Jornalista de formação, com 15 anos de carreira apenas no Grupo Globo, ele decidiu deixar o emprego no fim de 2020 não só para focar na elaboração de seu podcast, o Vida de Jornalista, mas também com propósito de montar a própria produtora e uma oficina de aulas de narrativa em áudio principalmente para pessoas também interessadas em produzir.
“Hoje posso dizer certamente que trabalho só com isso. O Vida de Jornalista não me banca, mas consigo me sustentar graças aos meus projetos”, diz o jornalista, que relata a surpresa com o “fervor” do mercado de podcasts. “Tem uma demanda muito, muito alta de pessoas querendo fazer. Empresas, instituições, ONGs… Minha produtora já teve que recusar mais de 10 pedidos porque ainda não dou conta agora, entretanto estamos trabalhando para melhorar.”
Atuação como coomentarista
Entre outras funções no grupo Globo, como repórter e editor do site GloboEsporte.com, Rodrigo atuava nos últimos anos principalmente como comentarista de basquete no SporTV. A “vaidade” de aparecer constantemente na televisão não foi um empecilho para a decisão de mudar de rumo, como ele mesmo explica, mas as incertezas financeiras, sim, pesaram na hora do adeus à maior emissora do país.

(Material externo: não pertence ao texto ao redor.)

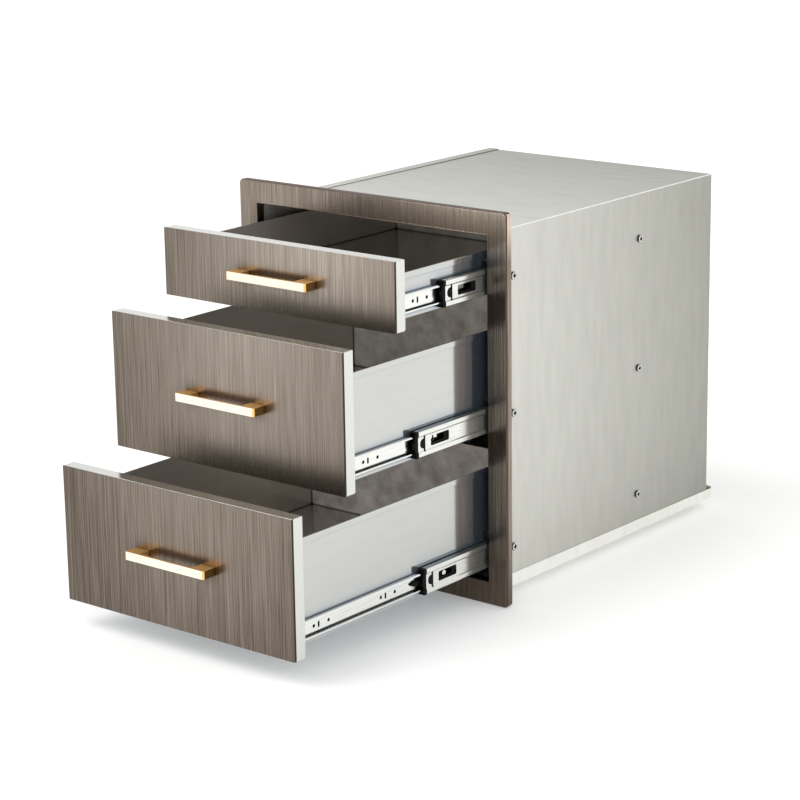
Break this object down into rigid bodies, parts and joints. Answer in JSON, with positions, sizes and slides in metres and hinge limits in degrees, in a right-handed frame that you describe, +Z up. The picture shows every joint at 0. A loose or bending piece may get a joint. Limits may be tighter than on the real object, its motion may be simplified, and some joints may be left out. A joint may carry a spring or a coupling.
{
  "type": "outdoor kitchen drawer unit",
  "caption": "Built-in stainless drawer unit: face frame, sheet steel cabinet and stacked drawers on telescopic ball-bearing slides, drawn partly open.",
  "frame": {"origin": "on the back of the face frame, in the middle of its lower lip", "axes": "+X to the right seen from the front, +Y into the kitchen cut-out, +Z up"},
  "size_m": [0.452, 0.9427, 0.524],
  "materials": {
    "hairline_face": "brown-grey coloured stainless sheet with an upright hairline grain",
    "front_shell_steel": "bright satin",
    "drawer_box_steel": "bright satin outside, dark reflections inside",
    "galvanised_sheet": "pale matt sheet steel",
    "zinc_plated_steel": "bright zinc plating",
    "cage_steel": "plain rolled steel",
    "champagne_gold": "satin champagne gold plating",
    "black_plastic": "moulded black"
  },
  "bodies": {
    "cabinet": {"face_frame": "hairline_face", "housing_wrap": "galvanised_sheet", "left_side_panel": "galvanised_sheet", "base_pan": "galvanised_sheet", "back_panel": "galvanised_sheet", "bottom_right_cabinet_rail": "zinc_plated_steel", "bottom_left_cabinet_rail": "zinc_plated_steel", "middle_right_cabinet_rail": "zinc_plated_steel", "middle_left_cabinet_rail": "zinc_plated_steel", "top_right_cabinet_rail": "zinc_plated_steel", "top_left_cabinet_rail": "zinc_plated_steel"},
    "bottom_drawer": {"bottom_front_skin": "hairline_face", "bottom_front_shell": "front_shell_steel", "bottom_handle": "champagne_gold", "bottom_drawer_box": "drawer_box_steel", "bottom_right_drawer_rail": "zinc_plated_steel", "bottom_left_drawer_rail": "zinc_plated_steel"},
    "bottom_middle_rails": {"bottom_right_middle_rail": "zinc_plated_steel", "bottom_right_front_guide": "black_plastic", "bottom_left_middle_rail": "zinc_plated_steel", "bottom_left_front_guide": "black_plastic"},
    "bottom_outer_cages": {"bottom_right_outer_ball_cage": "cage_steel", "bottom_left_outer_ball_cage": "cage_steel"},
    "bottom_inner_cages": {"bottom_right_inner_ball_cage": "cage_steel", "bottom_left_inner_ball_cage": "cage_steel"},
    "bottom_right_lever": {"bottom_right_release_lever": "black_plastic"},
    "bottom_left_lever": {"bottom_left_release_lever": "black_plastic"},
    "middle_drawer": {"middle_front_skin": "hairline_face", "middle_front_shell": "front_shell_steel", "middle_handle": "champagne_gold", "middle_drawer_box": "drawer_box_steel", "middle_right_drawer_rail": "zinc_plated_steel", "middle_left_drawer_rail": "zinc_plated_steel"},
    "middle_middle_rails": {"middle_right_middle_rail": "zinc_plated_steel", "middle_right_front_guide": "black_plastic", "middle_left_middle_rail": "zinc_plated_steel", "middle_left_front_guide": "black_plastic"},
    "middle_outer_cages": {"middle_right_outer_ball_cage": "cage_steel", "middle_left_outer_ball_cage": "cage_steel"},
    "middle_inner_cages": {"middle_right_inner_ball_cage": "cage_steel", "middle_left_inner_ball_cage": "cage_steel"},
    "middle_right_lever": {"middle_right_release_lever": "black_plastic"},
    "middle_left_lever": {"middle_left_release_lever": "black_plastic"},
    "top_drawer": {"top_front_skin": "hairline_face", "top_front_shell": "front_shell_steel", "top_handle": "champagne_gold", "top_drawer_box": "drawer_box_steel", "top_right_drawer_rail": "zinc_plated_steel", "top_left_drawer_rail": "zinc_plated_steel"},
    "top_middle_rails": {"top_right_middle_rail": "zinc_plated_steel", "top_right_front_guide": "black_plastic", "top_left_middle_rail": "zinc_plated_steel", "top_left_front_guide": "black_plastic"},
    "top_outer_cages": {"top_right_outer_ball_cage": "cage_steel", "top_left_outer_ball_cage": "cage_steel"},
    "top_inner_cages": {"top_right_inner_ball_cage": "cage_steel", "top_left_inner_ball_cage": "cage_steel"},
    "top_right_lever": {"top_right_release_lever": "black_plastic"},
    "top_left_lever": {"top_left_release_lever": "black_plastic"}
  },
  "joints": [
    {"name": "bottom_outer_stage", "type": "slide", "parent": "cabinet", "child": "bottom_middle_rails", "axis": [0, -1, 0], "range_m": [-0.162, 0.063]},
    {"name": "bottom_inner_stage", "type": "slide", "parent": "bottom_middle_rails", "child": "bottom_drawer", "axis": [0, -1, 0], "range_m": [-0.2205, 0.0045]},
    {"name": "bottom_outer_cages_roll", "type": "slide", "parent": "cabinet", "child": "bottom_outer_cages", "axis": [0, -1, 0], "range_m": [-0.081, 0.0315]},
    {"name": "bottom_inner_cages_roll", "type": "slide", "parent": "bottom_middle_rails", "child": "bottom_inner_cages", "axis": [0, -1, 0], "range_m": [-0.11025, 0.00225]},
    {"name": "bottom_right_release", "type": "hinge", "parent": "bottom_drawer", "child": "bottom_right_lever", "pos_m": [0.1863, -0.098, 0.061], "axis": [1, 0, 0], "range_deg": [-4, 0]},
    {"name": "bottom_left_release", "type": "hinge", "parent": "bottom_drawer", "child": "bottom_left_lever", "pos_m": [-0.1863, -0.098, 0.061], "axis": [1, 0, 0], "range_deg": [0, 4]},
    {"name": "middle_outer_stage", "type": "slide", "parent": "cabinet", "child": "middle_middle_rails", "axis": [0, -1, 0], "range_m": [-0.1746, 0.0504]},
    {"name": "middle_inner_stage", "type": "slide", "parent": "middle_middle_rails", "child": "middle_drawer", "axis": [0, -1, 0], "range_m": [-0.10912, 0.11588]},
    {"name": "middle_outer_cages_roll", "type": "slide", "parent": "cabinet", "child": "middle_outer_cages", "axis": [0, -1, 0], "range_m": [-0.0873, 0.0252]},
    {"name": "middle_inner_cages_roll", "type": "slide", "parent": "middle_middle_rails", "child": "middle_inner_cages", "axis": [0, -1, 0], "range_m": [-0.05456, 0.05794]},
    {"name": "middle_right_release", "type": "hinge", "parent": "middle_drawer", "child": "middle_right_lever", "pos_m": [0.1863, 0.00077, 0.244], "axis": [1, 0, 0], "range_deg": [-4, 0]},
    {"name": "middle_left_release", "type": "hinge", "parent": "middle_drawer", "child": "middle_left_lever", "pos_m": [-0.1863, 0.00077, 0.244], "axis": [1, 0, 0], "range_deg": [0, 4]},
    {"name": "top_outer_stage", "type": "slide", "parent": "cabinet", "child": "top_middle_rails", "axis": [0, -1, 0], "range_m": [-0.11655, 0.10845]},
    {"name": "top_inner_stage", "type": "slide", "parent": "top_middle_rails", "child": "top_drawer", "axis": [0, -1, 0], "range_m": [-0.06615, 0.15885]},
    {"name": "top_outer_cages_roll", "type": "slide", "parent": "cabinet", "child": "top_outer_cages", "axis": [0, -1, 0], "range_m": [-0.05828, 0.05423]},
    {"name": "top_inner_cages_roll", "type": "slide", "parent": "top_middle_rails", "child": "top_inner_cages", "axis": [0, -1, 0], "range_m": [-0.03308, 0.07942]},
    {"name": "top_right_release", "type": "hinge", "parent": "top_drawer", "child": "top_right_lever", "pos_m": [0.1863, 0.1018, 0.427], "axis": [1, 0, 0], "range_deg": [-4, 0]},
    {"name": "top_left_release", "type": "hinge", "parent": "top_drawer", "child": "top_left_lever", "pos_m": [-0.1863, 0.1018, 0.427], "axis": [1, 0, 0], "range_deg": [0, 4]}
  ],
  "couplings": [
    {"joint": "bottom_outer_cages_roll", "follows": "bottom_outer_stage", "ratio": 0.5},
    {"joint": "bottom_inner_cages_roll", "follows": "bottom_inner_stage", "ratio": 0.5},
    {"joint": "middle_outer_cages_roll", "follows": "middle_outer_stage", "ratio": 0.5},
    {"joint": "middle_inner_cages_roll", "follows": "middle_inner_stage", "ratio": 0.5},
    {"joint": "top_outer_cages_roll", "follows": "top_outer_stage", "ratio": 0.5},
    {"joint": "top_inner_cages_roll", "follows": "top_inner_stage", "ratio": 0.5}
  ]
}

“Eu fiquei com muita dúvida. No meu caso, era mais a segurança de ter um rendimento mensal, benefícios. Entretanto, isso de pensar que estava no auge, sair de uma grande empresa, não tive não”, relata. “E a informação surpreendente é que, na média, meu rendimento mensal hoje é quase duas vezes o que eu ganhava na Globo. É muito maior. Isso me surpreendeu muito, porque eu já tinha um salário bastante razoável como comentarista.”
Jornalista e professor encontram espaço no podcast
O caminho de Rodrigo é praticamente o inverso do trilhado por Denis Botana e Danilo Silvestre, que encontraram justamente no basquete, mais especificamente na NBA, uma nova carreira.
Criadora do blog Bola Presa, no qual analisam a liga norte-americana de basquete desde 2007, a dupla decidiu se aventurar no até então quase desconhecido podcast em 2011. Somente a partir de 2016, porém, deram mais atenção ao meio. E hoje, é justamente ele que possibilita que ambos vivam da paixão pela NBA.
“Os textos cresceram até um certo ponto e de certa forma estabilizaram. Por mais que a gente fizesse mais, era o mesmo grupo que lia sempre. O podcast continua crescendo até agora. Há uns três, quatro anos, percebemos que, por mais que a gente lute contra, a gente não é um blog que tem um podcast, mas um podcast que tem um blog”, diz Denis.
Os textos e podcasts conquistaram fãs por todo o país, mesmo tratando de um nicho tão específico. Se caso não possuíssem os milhões de downloads das principais produtoras da plataforma, Denis e Danilo encontraram no financiamento coletivo uma forma de rentabilizar seus programas independentes.
“A parte difícil foi que a gente precisava bolar um modelo em uma época no qual o financiamento coletivo estava engatinhando. Alem disso, gente não acreditava que as pessoas iam pagar para uma coisa continuar existindo. Tínhamos desconfiança de que isso era viável em 2016”, aponta Danilo. “Depois de nove anos de blog, pensávamos: ‘Se não for financeiramente viável, não vale mais à pena’”, completa Denis
Monetizando com Podcast
Não só se mostrou viável, como os planos de assinatura de R$ 14 ou R$ 20 proporcionaram à dupla dedicar-se exclusivamente ao Bola Presa. Apenas um ano após o início do financiamento coletivo, Danilo largou a escola onde dava aula de Filosofia. Mais recentemente, foi a vez de Denis deixar o emprego em um dos principais jornais do Brasil. Surpreendentemente a ideia deu certo.
“Não imaginava que daria tão certo. A gente esperava algum dinheiro, jamais que teria assinante o bastante para vivermos disso”, lembra Denis. “O que a gente queria era ter mais tempo para o blog. Tínhamos vários receios, e abandonar nossos empregos foi uma forma de enfrentar estes medos”, completa Danilo.